Common branding options include one-side print, full-wrap print, label-only branding, and QR code placement. One-side print is usually enough for a clean launch and keeps setup cost under control. Full-wrap print gives more visual control, but it can crowd the product and raise the cost quickly. Label-only branding works when the film itself should remain as clear as possible. QR codes are practical if the packaging needs to connect to care instructions, sizing help, or launch-page traffic.
There is a thin line between premium and overworked. A launch bag should frame the garment, not fight it. If the face is crowded with copy, heavy ink, or excessive glare, the product loses impact. Keep the main panel calm.
Compatibility checks matter here. Confirm that barcodes scan through the film if the retail system uses them. Check hang-tag clearance so tags do not bunch under the closure. Make sure the slider opens and closes without chewing up the print. These seem small until the first store team handles hundreds of bags and the weaknesses become obvious.
For brands that want a cleaner paper trail across packaging components, FSC-certified inserts or cartons can support the broader presentation. That helps if the bag is part of a larger launch kit rather than the only packaging element.

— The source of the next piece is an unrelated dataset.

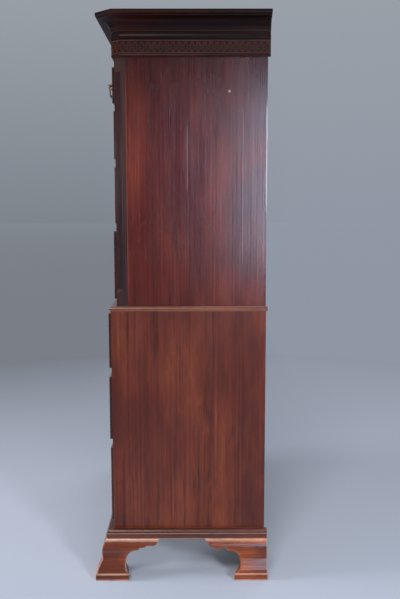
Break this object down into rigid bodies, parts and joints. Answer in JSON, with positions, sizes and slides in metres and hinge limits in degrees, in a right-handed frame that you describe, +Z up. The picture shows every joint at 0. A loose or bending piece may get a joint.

Quality checks, compliance, and risk control before you place the order
The right factory should confirm the basics before mass production begins: dimensions, seal integrity, film clarity, print registration, closure function, carton count, and the condition of the pack-out. If those checks are skipped, the order is carrying unnecessary risk.
Ask for photos or video from the first production run. That is one of the cheapest ways to catch a bad print position, a crooked seal, or the wrong surface finish before thousands of units are completed. If the launch date is fixed, the first real inspection should not happen after the shipment lands in your warehouse.
Compliance depends on the market and the channel. Some buyers need material declarations, recycled content statements, resin codes, or retailer-specific packaging rules. Others only need a clear spec sheet and proof that the bag matches the approved sample. If the packaging includes environmental claims, keep the language specific and supportable.
For film strength and thickness, ask what test method the factory uses. An ASTM method such as ASTM D882 for tensile properties is far more useful than a vague statement like "we check it by feel." That kind of answer usually tells you everything you need to know about the supplier's control system.
A simple risk-control step saves a lot of pain: approve one master sample and one written spec sheet before production begins. If either changes later, the price, the timeline, or both should change too.
Retail launch slider lock clothing bags factory quote checklist: what to send for a clean factory quote and next steps
If you want a quote that can actually be compared, send one complete brief. Not three partial answers and a mood board. The factory needs garment dimensions, target quantity, preferred film, print file, packaging requirements, destination, and delivery deadline in the same message. That is the core of a usable retail launch slider lock clothing Bags Factory Quote checklist.
- Garment size: folded width, height, and thickness range.
- Bag spec: clear, frosted, or tinted; micron or mil; slider style; hang hole or euro slot.
- Print: logo file, color count, placement, and whether reverse print is required.
- Quantity: ask for at least two or three volume tiers.
- Delivery: destination, freight method, and required in-hand date.
- Compliance: retailer rules, material declarations, or recycling language.
Ask for three quote versions if possible: economy, standard, and premium. That makes the price of each upgrade obvious. A thicker film, a better slider, or more print coverage should create a clear step in cost.
Request a sample, a dieline, or at least a digital proof before approval. That is the cheapest point to catch fit mistakes, bad proportions, and logo placement errors. It costs far less to fix a mistake on screen than to correct it after production.
If the quote does not clearly show specs, MOQ, lead time, freight assumptions, and proof status, it is not ready for retail. A buyer who treats those items as optional usually ends up paying for them later.
What should I include in a retail launch slider lock clothing bags factory quote request?
Include bag dimensions, film thickness, closure type, print details, quantity, destination, and the required delivery date. Attach artwork files or a clear mockup so the factory can price setup, print coverage, and color matching correctly.
What MOQ is typical for custom slider lock clothing bags?
MOQ depends on size, film spec, and print complexity, but custom runs usually get better pricing as volume rises. Ask for multiple quantity tiers so you can see where the unit cost drops enough to justify a larger order.
How do I choose the right thickness for retail clothing bags?
Match thickness to garment weight, handling frequency, and shelf presentation goals instead of picking the cheapest film by default. Heavier gauges feel sturdier and protect better, but they add cost and freight weight.
Can the factory print branding on slider lock clothing bags?
Yes, most factories can print logos, care icons, QR codes, or full-panel graphics if the artwork is supplied in the correct format. Confirm whether the print is one-sided, full-wrap, or label-based because that changes setup and unit cost.
What is a realistic lead time for retail launch packaging?
Lead time depends on approval speed, order size, and whether the bag is standard or fully custom. Fast approval of artwork and samples is the easiest way to keep the production schedule from slipping.